In my view: only in very narrow circumstances. If a buyer is young, expects to move or refinance within 5–10 years, and primary goal is qualifying for a home now, a 50-year term could be a strategic tool. But as a long-term solution for a “forever home,” I’d steer cautiously.


If you’re buying and plan to stay for 15-30 years or more, a standard 30-year (or even 15-year) term often makes much more sense financially: you’ll own the home debt-free earlier, build equity faster, and minimize total interest paid. The extra cost of a 50-year loan is just too steep for most.


Final words


When someone asks: “Carl, should I go for a 50-year mortgage?” — I’d say: ask yourself three questions:


  1. How long do I plan to stay in this home?

  2. Am I comfortable carrying debt deep into middle age or retirement?

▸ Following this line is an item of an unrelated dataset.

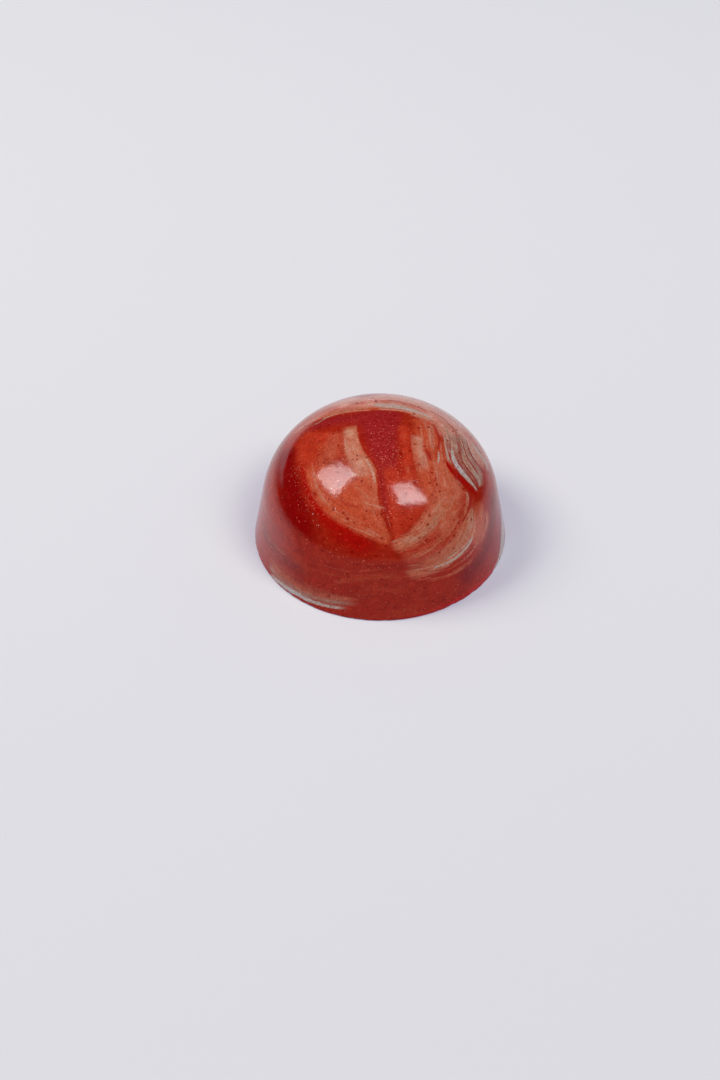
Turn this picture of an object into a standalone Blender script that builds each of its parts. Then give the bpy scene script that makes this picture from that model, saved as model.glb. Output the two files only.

  3. Could I instead buy something slightly smaller or cheaper, or aim for a shorter term and buy with more cash down?


The 50-year idea is interesting, but it’s a tool — not a magic wand. Use it only if the edge it gives you outweighs the very real long-term cost. I’m all for making homeownership accessible, but we also must protect people from buying debt that bites them for decades.